**THE REQUEST:** Your task is to give the data again, exactly, with every line intact.

== == ==

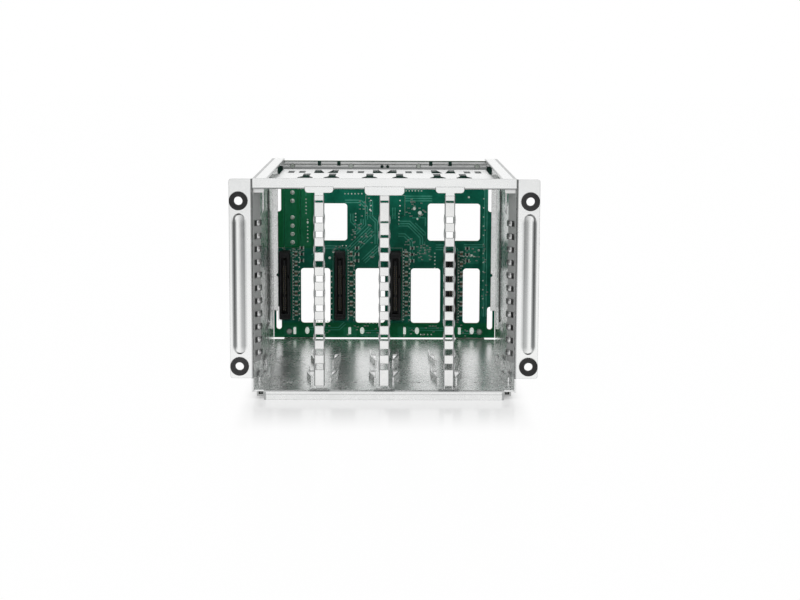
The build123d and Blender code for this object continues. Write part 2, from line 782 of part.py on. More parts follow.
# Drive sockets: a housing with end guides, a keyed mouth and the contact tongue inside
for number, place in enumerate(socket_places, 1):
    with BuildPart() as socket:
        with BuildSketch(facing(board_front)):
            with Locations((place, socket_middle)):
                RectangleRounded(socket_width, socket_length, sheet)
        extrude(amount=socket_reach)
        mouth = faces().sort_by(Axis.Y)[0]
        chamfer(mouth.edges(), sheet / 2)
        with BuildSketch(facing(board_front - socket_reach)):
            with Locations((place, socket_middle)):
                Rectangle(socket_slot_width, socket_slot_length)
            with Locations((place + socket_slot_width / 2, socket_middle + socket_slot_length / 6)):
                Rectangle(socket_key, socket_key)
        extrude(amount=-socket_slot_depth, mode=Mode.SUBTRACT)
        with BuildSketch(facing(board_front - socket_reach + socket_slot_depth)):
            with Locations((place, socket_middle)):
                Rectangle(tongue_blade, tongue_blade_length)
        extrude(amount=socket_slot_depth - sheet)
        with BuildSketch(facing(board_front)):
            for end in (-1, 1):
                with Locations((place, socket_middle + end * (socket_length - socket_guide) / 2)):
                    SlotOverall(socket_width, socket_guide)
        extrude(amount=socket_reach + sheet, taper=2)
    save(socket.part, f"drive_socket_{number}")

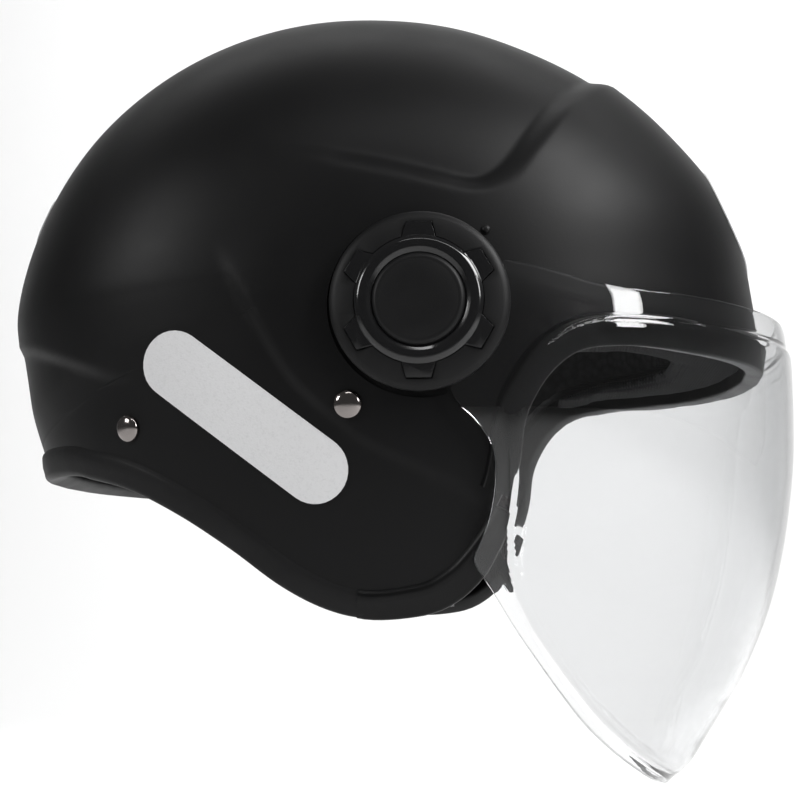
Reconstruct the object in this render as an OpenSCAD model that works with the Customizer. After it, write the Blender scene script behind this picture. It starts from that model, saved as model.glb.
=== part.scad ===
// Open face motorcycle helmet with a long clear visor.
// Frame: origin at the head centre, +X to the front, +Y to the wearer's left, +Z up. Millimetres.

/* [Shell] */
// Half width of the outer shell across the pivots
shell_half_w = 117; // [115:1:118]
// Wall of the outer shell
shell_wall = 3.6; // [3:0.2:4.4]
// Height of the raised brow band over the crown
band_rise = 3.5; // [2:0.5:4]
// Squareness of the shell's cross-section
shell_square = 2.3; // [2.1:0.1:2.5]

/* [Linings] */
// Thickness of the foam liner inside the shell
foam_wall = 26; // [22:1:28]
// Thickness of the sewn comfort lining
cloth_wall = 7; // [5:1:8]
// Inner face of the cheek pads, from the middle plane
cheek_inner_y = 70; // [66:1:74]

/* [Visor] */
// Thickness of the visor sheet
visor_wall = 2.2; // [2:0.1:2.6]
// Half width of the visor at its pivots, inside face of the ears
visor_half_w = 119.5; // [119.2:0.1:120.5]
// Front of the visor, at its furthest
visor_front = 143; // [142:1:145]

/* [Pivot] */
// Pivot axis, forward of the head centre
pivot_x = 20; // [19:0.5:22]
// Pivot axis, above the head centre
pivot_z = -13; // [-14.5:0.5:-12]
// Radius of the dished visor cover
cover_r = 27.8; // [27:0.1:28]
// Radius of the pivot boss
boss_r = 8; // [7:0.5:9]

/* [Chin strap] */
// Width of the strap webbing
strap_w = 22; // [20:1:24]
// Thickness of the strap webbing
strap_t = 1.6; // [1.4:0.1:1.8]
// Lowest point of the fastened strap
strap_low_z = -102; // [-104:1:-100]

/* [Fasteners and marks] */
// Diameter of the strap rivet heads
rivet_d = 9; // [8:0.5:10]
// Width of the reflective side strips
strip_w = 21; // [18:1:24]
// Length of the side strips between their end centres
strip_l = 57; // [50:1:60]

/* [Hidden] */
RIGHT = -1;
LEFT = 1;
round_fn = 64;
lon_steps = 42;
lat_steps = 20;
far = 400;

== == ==

**THE RESULT:**
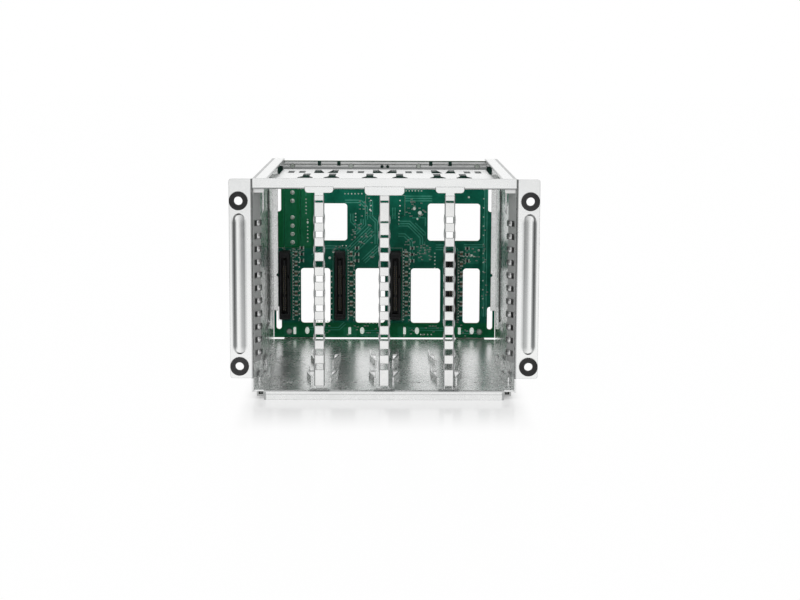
The build123d and Blender code for this object continues. Write part 2, from line 782 of part.py on. More parts follow.
# Drive sockets: a housing with end guides, a keyed mouth and the contact tongue inside
for number, place in enumerate(socket_places, 1):
    with BuildPart() as socket:
        with BuildSketch(facing(board_front)):
            with Locations((place, socket_middle)):
                RectangleRounded(socket_width, socket_length, sheet)
        extrude(amount=socket_reach)
        mouth = faces().sort_by(Axis.Y)[0]
        chamfer(mouth.edges(), sheet / 2)
        with BuildSketch(facing(board_front - socket_reach)):
            with Locations((place, socket_middle)):
                Rectangle(socket_slot_width, socket_slot_length)
            with Locations((place + socket_slot_width / 2, socket_middle + socket_slot_length / 6)):
                Rectangle(socket_key, socket_key)
        extrude(amount=-socket_slot_depth, mode=Mode.SUBTRACT)
        with BuildSketch(facing(board_front - socket_reach + socket_slot_depth)):
            with Locations((place, socket_middle)):
                Rectangle(tongue_blade, tongue_blade_length)
        extrude(amount=socket_slot_depth - sheet)
        with BuildSketch(facing(board_front)):
            for end in (-1, 1):
                with Locations((place, socket_middle + end * (socket_length - socket_guide) / 2)):
                    SlotOverall(socket_width, socket_guide)
        extrude(amount=socket_reach + sheet, taper=2)
    save(socket.part, f"drive_socket_{number}")

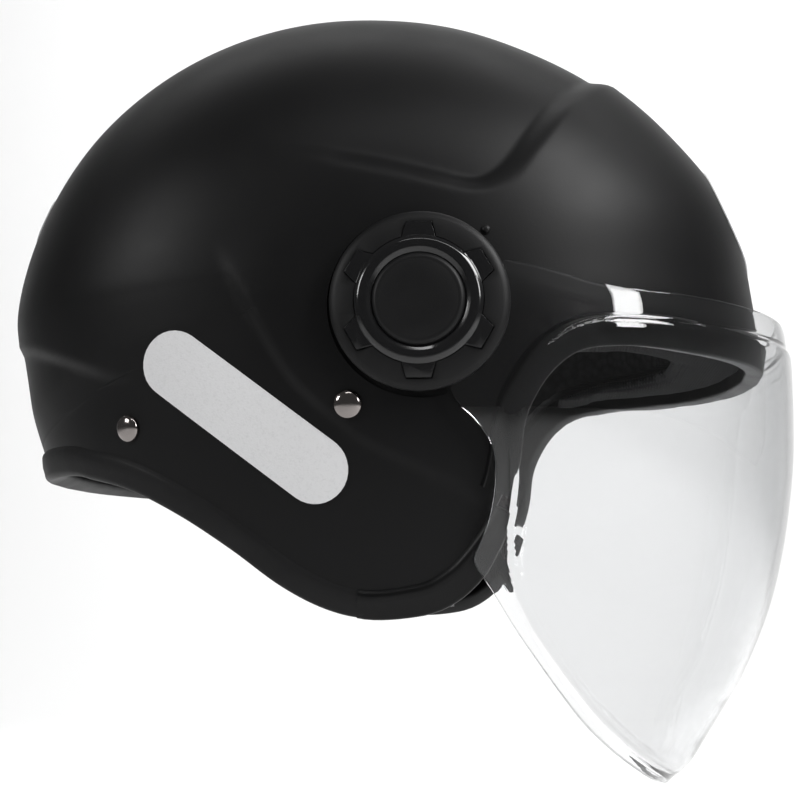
Reconstruct the object in this render as an OpenSCAD model that works with the Customizer. After it, write the Blender scene script behind this picture. It starts from that model, saved as model.glb.
=== part.scad ===
// Open face motorcycle helmet with a long clear visor.
// Frame: origin at the head centre, +X to the front, +Y to the wearer's left, +Z up. Millimetres.

/* [Shell] */
// Half width of the outer shell across the pivots
shell_half_w = 117; // [115:1:118]
// Wall of the outer shell
shell_wall = 3.6; // [3:0.2:4.4]
// Height of the raised brow band over the crown
band_rise = 3.5; // [2:0.5:4]
// Squareness of the shell's cross-section
shell_square = 2.3; // [2.1:0.1:2.5]

/* [Linings] */
// Thickness of the foam liner inside the shell
foam_wall = 26; // [22:1:28]
// Thickness of the sewn comfort lining
cloth_wall = 7; // [5:1:8]
// Inner face of the cheek pads, from the middle plane
cheek_inner_y = 70; // [66:1:74]

/* [Visor] */
// Thickness of the visor sheet
visor_wall = 2.2; // [2:0.1:2.6]
// Half width of the visor at its pivots, inside face of the ears
visor_half_w = 119.5; // [119.2:0.1:120.5]
// Front of the visor, at its furthest
visor_front = 143; // [142:1:145]

/* [Pivot] */
// Pivot axis, forward of the head centre
pivot_x = 20; // [19:0.5:22]
// Pivot axis, above the head centre
pivot_z = -13; // [-14.5:0.5:-12]
// Radius of the dished visor cover
cover_r = 27.8; // [27:0.1:28]
// Radius of the pivot boss
boss_r = 8; // [7:0.5:9]

/* [Chin strap] */
// Width of the strap webbing
strap_w = 22; // [20:1:24]
// Thickness of the strap webbing
strap_t = 1.6; // [1.4:0.1:1.8]
// Lowest point of the fastened strap
strap_low_z = -102; // [-104:1:-100]

/* [Fasteners and marks] */
// Diameter of the strap rivet heads
rivet_d = 9; // [8:0.5:10]
// Width of the reflective side strips
strip_w = 21; // [18:1:24]
// Length of the side strips between their end centres
strip_l = 57; // [50:1:60]

/* [Hidden] */
RIGHT = -1;
LEFT = 1;
round_fn = 64;
lon_steps = 42;
lat_steps = 20;
far = 400;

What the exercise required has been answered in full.